Two Nebraska construction companies have been cited and are facing a combined $52,000 in proposed penalties from federal workplace safety regulators after a 61-year-old plumber died in a trench collapse.

The U.S. Occupational Safety and Health Administration cited Alliance, Nebraska-based employer Clau Chin Construction L.L.C. and Scottsbluff, Nebraska-based project contractor Larry Kessler Construction L.L.C. with three serious violations following their investigation into the Marchincident, according to an agency press release issued on Monday.

OSHA determined the companies failed to provide trench cave-in protection for the workers as they installed sewer lines at a residential home project in Alliance, which buried the worker after the 8-foot deep trench collapsed, according to the agency.
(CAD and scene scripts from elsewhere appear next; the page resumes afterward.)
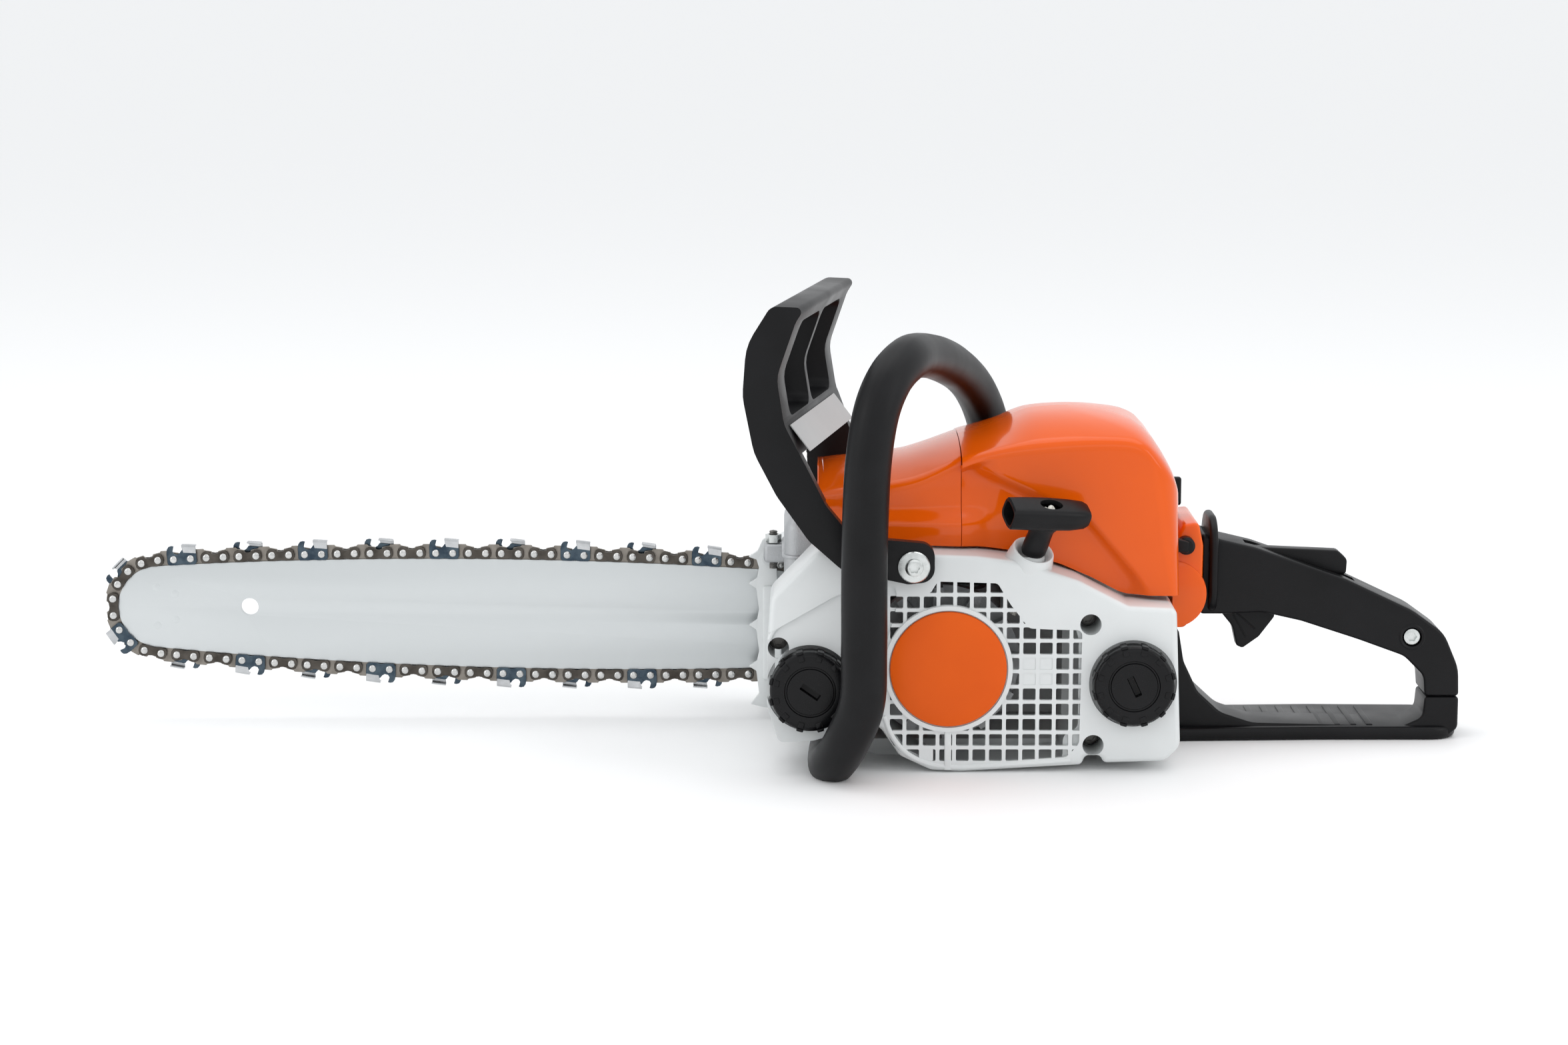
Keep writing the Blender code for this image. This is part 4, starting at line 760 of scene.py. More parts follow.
def ease(value, low, high):
    share = min(1.0, max(0.0, (value - low) / (high - low)))
    return share * share * (3 - 2 * share)


CROWN = smooth_line([(19, 157.6), (60, 162.5), (73, 165.5), (96, 173), (108, 175.5), (119, 180),
    (127, 184.5), (137, 187.6),
                     (156, 188.8), (175, 188), (191, 186.6), (199, 183.6), (204.5, 178.5), (209, 171),
                     (213.5, 160)], 5)
SHOULDER = smooth_line([(19, 148), (45, 151), (70, 155), (95, 166), (110, 171), (128, 174), (160, 176.5),
    (184, 176.5),
                        (194, 173), (202, 166), (209, 158), (213.5, 150)], 5)
CROWN = [tuple(spot) for spot in CROWN]
SHOULDER = [tuple(spot) for spot in SHOULDER]
SHELL_FOOT = [(19, 122.0), (95.5, 119.8), (104, 119.4), (128, 116), (150, 109), (166, 102), (181, 94.2),
    (186, 92.8), (214, 92.5)]


def side_relief(x, z):
    """How far the near side falls in behind its outermost plane."""
    ridge = level([(96, 166), (112, 160), (134.8, 149.5), (163, 136.6), (188, 107.0), (200, 92.0)], x)
    hollow = 5.5 * (1 - ease(z, ridge - 7.0, ridge + 1.0)) * ease(x, 92, 112) * (1 - ease(x, 186, 199))
    waist = 5.5 * ease(z, 131.0, 141.0) * (1 - ease(x, 96, 116))
    barrel = -2.6 * ease(x, 60, 92) * (1 - ease(x, 104, 124)) * (1 - ease(abs(z - 132.0), 2.0, 20.0))
    return hollow + waist + barrel


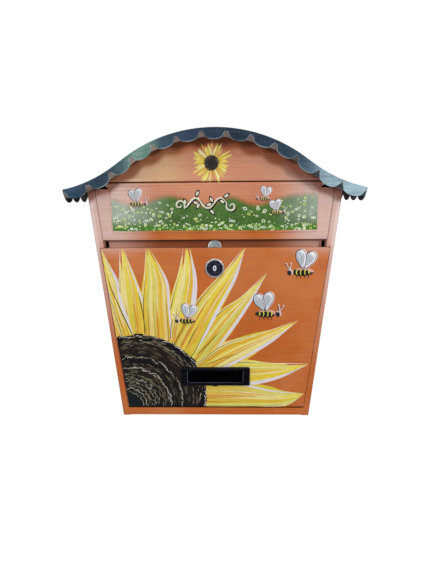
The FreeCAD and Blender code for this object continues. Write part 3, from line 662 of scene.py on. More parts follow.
def finished(obj, material, body, slot, smooth=35.0):
    """Settle a piece: one finish, smooth shading and a body to ride on; slot is not used."""
    mesh = obj.data
    mesh.materials.clear()
    mesh.materials.append(material)
    mesh.shade_smooth()
    mesh.set_sharp_from_angle(angle=math.radians(smooth))
    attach(obj, body)
    return obj


def applied(obj):
    """Turn the piece's modifiers into plain mesh."""
    depsgraph = bpy.context.evaluated_depsgraph_get()
    mesh = bpy.data.meshes.new_from_object(obj.evaluated_get(depsgraph))
    mesh.name = obj.name
    old = obj.data
    obj.modifiers.clear()
    obj.data = mesh
    bpy.data.meshes.remove(old)


def round_rims(obj, width, segments, angle, material=-1):
    """Round the edges sharper than angle degrees; width in millimetres."""
    bevel = obj.modifiers.new("rim", "BEVEL")
    bevel.width = width * MM
    bevel.segments = segments
    bevel.limit_method = "ANGLE"
    bevel.angle_limit = math.radians(angle)
    bevel.material = material
    applied(obj)


def bevelled(node, material, body, slot, width=0.22, segments=2):
    """Stand in for a CAD piece with the same shape and rounded edges."""
    name = node + "_sheet"
    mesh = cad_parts[node].data.copy()
    mesh.name = name
    with editing(mesh) as soup:
        bmesh.ops.remove_doubles(soup, verts=soup.verts, dist=1e-6)
        bmesh.ops.dissolve_limit(soup, angle_limit=FLAT_ANGLE, verts=soup.verts, edges=soup.edges)
    mesh.materials.clear()
    mesh.materials.append(material)
    mesh.materials.append(material)
    for face in mesh.polygons:
        face.material_index = 0
    obj = placed(name, mesh)
    round_rims(obj, width, segments, 32, BEVEL_FACES)
    faces = obj.data.polygons
    rims = [float(face.material_index == BEVEL_FACES) for face in faces]
    store(obj.data, "edge", "FLOAT", "FACE", rims)
    for face in faces:
        face.material_index = 0
    finished(obj, material, body, slot)
    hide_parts(node)
    print(name, len(faces), "faces")
    return obj


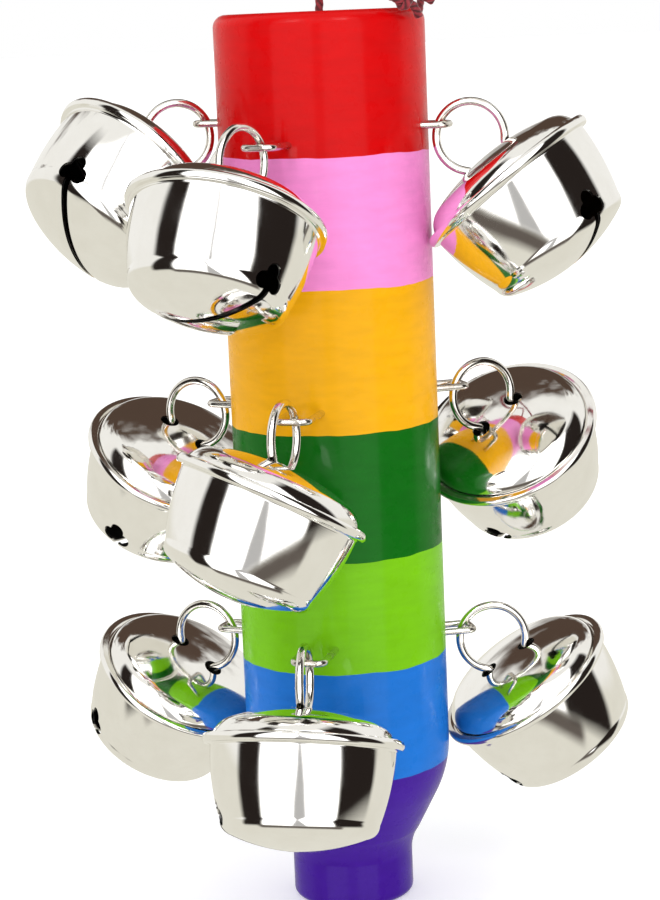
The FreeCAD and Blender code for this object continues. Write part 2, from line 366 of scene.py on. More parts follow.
def bow(start, middle, end, count):
    """Samples (point, direction) of the arc through three flat points."""
    (ax, ay), (bx, by), (cx, cy) = start, middle, end
    a2, b2, c2 = ax * ax + ay * ay, bx * bx + by * by, cx * cx + cy * cy
    d = 2 * (ax * (by - cy) + bx * (cy - ay) + cx * (ay - by))
    ux = (a2 * (by - cy) + b2 * (cy - ay) + c2 * (ay - by)) / d
    uy = (a2 * (cx - bx) + b2 * (ax - cx) + c2 * (bx - ax)) / d
    size = math.hypot(ax - ux, ay - uy)
    first = math.atan2(ay - uy, ax - ux)
    way = 1 if (bx - ax) * (cy - ay) - (by - ay) * (cx - ax) > 0 else -1
    sweep = (way * (math.atan2(cy - uy, cx - ux) - first)) % (2 * math.pi)
    samples = []
    for i in range(count + 1):
        angle = first + way * sweep * i / count
        point = (ux + size * math.cos(angle), uy + size * math.sin(angle))
        samples.append((point, (-way * math.sin(angle), way * math.cos(angle))))
    return samples


def quarter(start, corner, end, count):
    """Samples of the quarter circle that rounds a corner off."""
    centre = (start[0] + end[0] - corner[0], start[1] + end[1] - corner[1])
    middle = tuple(c + (k - c) * math.sqrt(0.5) for c, k in zip(centre, corner))
    return bow(start, middle, end, count)


def straight(start, end, count=1):
    """Samples (point, direction) of a straight line."""
    dx, dy = end[0] - start[0], end[1] - start[1]
    size = math.hypot(dx, dy)
    head = (dx / size, dy / size)
    return [((start[0] + dx * i / count, start[1] + dy * i / count), head)
            for i in range(count + 1)]


# A radius in mm below which a ring is a single point
NO_RADIUS = 1e-9


class Skin:
    """Vertices and faces with a normal at each face corner, in mm."""

    def __init__(self):
        self.verts, self.faces, self.normals, self.inner = [], [], [], []

    def vertex(self, point, inner=0.0):
        self.verts.append(Vector(point))
        self.inner.append(inner)
        return len(self.verts) - 1

    def face(self, corners, normals=None):
        if normals is None:
            a, b, c = (self.verts[i] for i in corners[:3])
            flat = (b - a).cross(c - a).normalized()
            normals = [flat] * len(corners)
        self.faces.append(tuple(corners))
        self.normals.extend(normals)

    def turned(self, segments, around, first=None, last=None, inner=0.0):
        """Turns the segments of an outline about Z, and returns both end rings.

        first and last are rings that are there already.
        """
        ring = first
        for number, segment in enumerate(segments):
            for i in range(len(segment)):
                (r, z), (dr, dz) = segment[i]
                if i == 0 and ring is None:
                    ring = self.ring(r, z, around, inner)
                elif i > 0:
                    ends = number == len(segments) - 1 and i == len(segment) - 1
                    after = last if ends and last is not None else self.ring(r, z, around, inner)
                    (_, (er, ez)) = segment[i - 1]
                    self.band(ring, after, around, (ez, -er), (dz, -dr))
                    ring = after
                if first is None and number == 0 and i == 0:
                    first = ring
        return first, ring

    def ring(self, r, z, around, inner):
        if r < NO_RADIUS:
            return [self.vertex((0, 0, z), inner)]
        turns = (2 * math.pi * k / around for k in range(around))
        return [self.vertex((r * math.cos(a), r * math.sin(a), z), inner) for a in turns]

    def band(self, low, high, around, low_normal, high_normal):
        """Faces between two rings, either of which may be a single point."""
        def leaning(normal, k):
            angle = 2 * math.pi * k / around
            return Vector((normal[0] * math.cos(angle), normal[0] * math.sin(angle), normal[1]))

        for k in range(around):
            nl, nl2 = leaning(low_normal, k), leaning(low_normal, k + 1)
            nh, nh2 = leaning(high_normal, k), leaning(high_normal, k + 1)
            k2 = (k + 1) % around
            if len(low) == 1:
                self.face((low[0], high[k2], high[k]), (nl, nh2, nh))
            elif len(high) == 1:
                self.face((low[k], low[k2], high[0]), (nl, nl2, nh))
            else:
                self.face((low[k], low[k2], high[k2], high[k]), (nl, nl2, nh2, nh))

    def mesh(self, name, matrix):
        mesh = bpy.data.meshes.new(name)
        mesh.from_pydata([matrix @ (v * MM) for v in self.verts], [], self.faces)
        mesh.shade_smooth()
        turn = matrix.to_3x3()
        mesh.normals_split_custom_set([(turn @ n).normalized() for n in self.normals])
        local = mesh.attributes.new("shell", "FLOAT_VECTOR", "POINT")
        local.data.foreach_set("vector", [c for v in self.verts for c in v])
        mesh.attributes.new("inside", "FLOAT", "POINT").data.foreach_set("value", self.inner)
        return mesh


# ---------------------------------------------------------------- stick

STICK_RADIUS = 15.0
STICK_AROUND = 160
# The stick's outline in mm, where a pair is a point (radius, height)
FOOT_RADIUS, FOOT_ROUND, FOOT_TOP = 8.9, 0.9, 6.4
FLARE = [(9.25, 8.2), (10.2, 10.0)]
CONE_TOP = (12.9, 15.2)
SHOULDER = [(14.4, 18.9), (STICK_RADIUS, 23.0)]
TOP_ROUND = 1.8
CORD_HOLE_RADIUS, CORD_HOLE_ROUND, CORD_HOLE_DEPTH = 1.5, 0.25, 8.0


def stick_skin():
    top, r = STICK_LENGTH, STICK_RADIUS
    foot, hole = FOOT_RADIUS, CORD_HOLE_RADIUS
    bottom = top - CORD_HOLE_DEPTH
    foot_flat, foot_edge, foot_top = (foot - FOOT_ROUND, 0.0), (foot, FOOT_ROUND), (foot, FOOT_TOP)
    side_top, top_edge = (r, top - TOP_ROUND), (r - TOP_ROUND, top)
    mouth, mouth_low = (hole + CORD_HOLE_ROUND, top), (hole, top - CORD_HOLE_ROUND)
    skin = Skin()
    skin.turned([
        straight((0.0, 0.0), foot_flat, 3),
        quarter(foot_flat, (foot, 0.0), foot_edge, 6),
        straight(foot_edge, foot_top, 2),
        bow(foot_top, *FLARE, 8),
        straight(FLARE[1], CONE_TOP, 3),
        bow(CONE_TOP, *SHOULDER, 10),
        straight(SHOULDER[1], side_top, 26),
        quarter(side_top, (r, top), top_edge, 10),
        straight(top_edge, mouth, 6),
        quarter(mouth, (hole, top), mouth_low, 4),
        straight(mouth_low, (hole, bottom), 4),
        straight((hole, bottom), (0.0, bottom)),
    ], STICK_AROUND)
    return skin


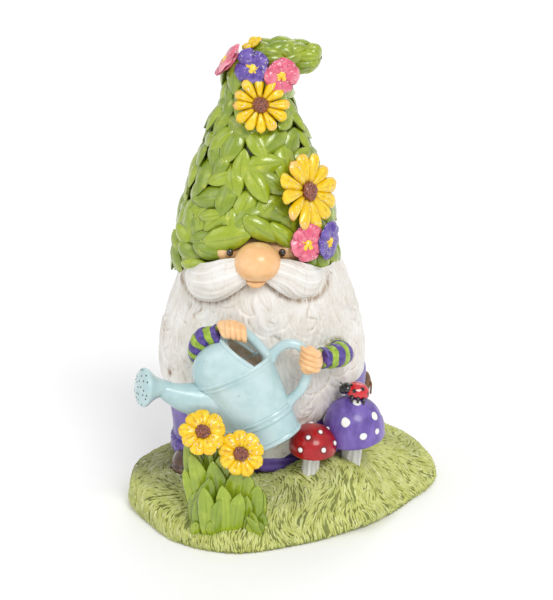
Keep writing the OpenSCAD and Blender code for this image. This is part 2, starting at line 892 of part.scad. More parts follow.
// Domed shell of the ladybird, on a peg let into the cap
module ladybird_shell() color("red") difference() {
    union() {
        translate(ladybird_at) rotate([10, 8, 0]) dome(6.8, 7);
        ladybird_peg(0);
    }
    difference() {
        purple_cap_form();
        ladybird_peg(glue_gap);
    }
    translate(ladybird_at + [-5.8, -2.4, 2.6]) sphere(3.1 + glue_gap);
}

module ladybird_head() color("black") difference() {
    translate(ladybird_at + [-5.8, -2.4, 2.6]) sphere(3.1);
    purple_cap_form();
}

ground_base();
coat_body();
coat_hem();
boot(-1);  // boot_right
boot(1);  // boot_left
hip_pouch();
beard();
head();
eyes();
nose();
lower_lip();
moustache(-1);  // moustache_right
moustache(1);  // moustache_left
hat_cone();
hat_tip();
hat_brim_leaves();
hat_lower_leaves();
hat_middle_leaves();
hat_upper_leaves();
hat_tip_leaves();
sunflower_upper_petals();
sunflower_upper_centre();
sunflower_side_petals();
sunflower_side_centre();
pansy(purple_top_at, pansy_r, "mediumpurple");  // pansy_purple_top
pansy(pink_top_at, pansy_r + 1, "hotpink");  // pansy_pink_top
pansy(pink_side_at, pansy_r + 1, "deeppink");  // blossom_pink_side
blossom_yellow_crown();
pansy(pink_brim_at, pansy_r + 0.6, "hotpink");  // pansy_pink_brim
pansy(purple_brim_at, pansy_r + 1.2, "purple");  // pansy_purple_brim
pansy_centres();
sleeve_right();
sleeve_left();
hand_right();
hand_left();
can_body();
can_hood();
can_spout();
can_rose();
can_top_handle();
can_side_handle();
bed_leaves();
bed_stems();
bed_flower_high_petals();
bed_flower_high_centre();
bed_flower_low_petals();
bed_flower_low_centre();
red_mushroom_cap();
red_mushroom_stalk();
purple_mushroom_cap();
purple_mushroom_stalk();
ladybird_shell();
ladybird_head();
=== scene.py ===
"""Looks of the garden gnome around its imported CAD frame: hand painted resin castings.

Shapes are worked out in millimetres and turned into metres when a piece is made.
+Z is up and the gnome faces -Y, so its own right hand is on the -X side.
"""
import math

import bpy
import numpy as np
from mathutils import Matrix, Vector


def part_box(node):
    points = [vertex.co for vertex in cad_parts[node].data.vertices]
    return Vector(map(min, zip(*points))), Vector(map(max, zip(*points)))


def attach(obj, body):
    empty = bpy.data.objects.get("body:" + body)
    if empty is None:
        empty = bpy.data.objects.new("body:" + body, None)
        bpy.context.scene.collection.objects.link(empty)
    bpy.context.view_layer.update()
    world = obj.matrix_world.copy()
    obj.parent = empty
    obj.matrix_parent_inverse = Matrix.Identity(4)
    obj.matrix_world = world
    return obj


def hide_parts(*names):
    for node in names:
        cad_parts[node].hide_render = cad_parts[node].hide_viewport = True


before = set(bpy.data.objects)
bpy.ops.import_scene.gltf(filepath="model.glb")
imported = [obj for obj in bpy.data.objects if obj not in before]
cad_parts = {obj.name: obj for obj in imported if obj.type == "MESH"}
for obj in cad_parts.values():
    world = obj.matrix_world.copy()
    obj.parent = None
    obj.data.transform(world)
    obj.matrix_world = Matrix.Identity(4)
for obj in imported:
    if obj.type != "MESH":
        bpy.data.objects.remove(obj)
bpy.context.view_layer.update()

MM = 0.001
TAU = 2 * math.pi


# ---- places shared with part.scad, in millimetres ----------------------------

GNOME = np.array([-12.3, 14.0])         # axis of the body
HAT = np.array([-15.6, 15.0])           # axis of the hat
BODY_DEPTH = 0.8                        # depth of the body, as a share of its width
HAT_R, HAT_DEPTH = 43.0, 0.88           # radius of the brim and depth as a share of width
# Top of the mound at the gnome, its rise per millimetre towards +X, and the coat's seat
MOUND_TOP, MOUND_RISE, SEAT_Z = 25.5, 0.07, 22.5
RIM_AT = np.array([-28.0, -46.0, 98.5])  # middle of the can's rim
CAN_LEAN = math.radians(25)


# ---- numbers and noise ---------------------------------------------------------


def unit(v):
    """Vectors along the last axis, brought to length 1."""
    return v / np.maximum(np.linalg.norm(v, axis=-1, keepdims=True), 1e-9)


def smooth(a, b, x):
    """0 below a, 1 above b, and a smooth step between them."""
    t = np.clip((np.asarray(x, float) - a) / (b - a), 0, 1)
    return t * t * (3 - 2 * t)


def bell(x, width):
    """1 at 0, falling off smoothly over the width on both sides."""
    return np.exp(-(x / width) ** 2)


def lookup(x, rows):
    """The second value of rows at x, where x is the first value."""
    return np.interp(x, [r[0] for r in rows], [r[1] for r in rows])


def lattice(i, j, k, seed):
    """One repeatable number from 0 to 1 for each whole-numbered place."""
    n = (i * 374761393 + j * 668265263 + k * 2147483647 + seed * 1274126177) & 0xFFFFFFFF
    n = ((n ^ (n >> 13)) * 1274126177) & 0xFFFFFFFF
    n = ((n ^ (n >> 16)) * 2246822519) & 0xFFFFFFFF
    return ((n ^ (n >> 15)) & 0xFFFF) / 65535.0


def noise(p, size, seed=0):
    """Smooth noise from -1 to 1 at points p, with bumps of the given size."""
    q = np.asarray(p, float) / size + 1000.0
    base = np.floor(q).astype(np.int64)
    f = q - base
    f = f * f * f * (f * (f * 6 - 15) + 10)
    total = 0
    for dx in (0, 1):
        for dy in (0, 1):
            for dz in (0, 1):
                weight = (np.where(dx, f[..., 0], 1 - f[..., 0])
                          * np.where(dy, f[..., 1], 1 - f[..., 1])
                          * np.where(dz, f[..., 2], 1 - f[..., 2]))
                total = total + weight * lattice(
                    base[..., 0] + dx, base[..., 1] + dy, base[..., 2] + dz, seed)
    return total * 2 - 1


def layered(p, size, octaves=3, seed=0):
    """Noise with finer and weaker noise on top of it."""
    return sum(noise(p, size / 2 ** k, seed + k) / 2 ** k for k in range(octaves))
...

Agency inspectors also said the companies did not have a competent person inspect the trench before allowing workers to enter and permitted soil piles within 2 feet of the excavation site. OSHA’s trenching standards require protective systems on trenches deeper than 5 feet, and that soil and other materials are kept at least 2 feet from the edge of trench.

A cubic yard of soil can weigh as much as 3,000 pounds — the weight of a small automobile — and cave-ins are often lethal to workers crushed or suffocated by thousands of pounds of soil and rock, according to the agency.

“This tragic death is a reminder of just how quickly an unprotected trench can become a death trap as a worker is buried under thousands of pounds of soil,” Jeff Funke, OSHA’s area director in Omaha, Nebraska, said in a statement. “Soil dynamics are an unpredictable aspect of all trenching and excavations. Soil gives no warning prior to giving away, burying workers in just seconds. Inspection, protective systems and training are the difference between life and death in cases like these.”

Company spokespersons could not be immediately reached for comment.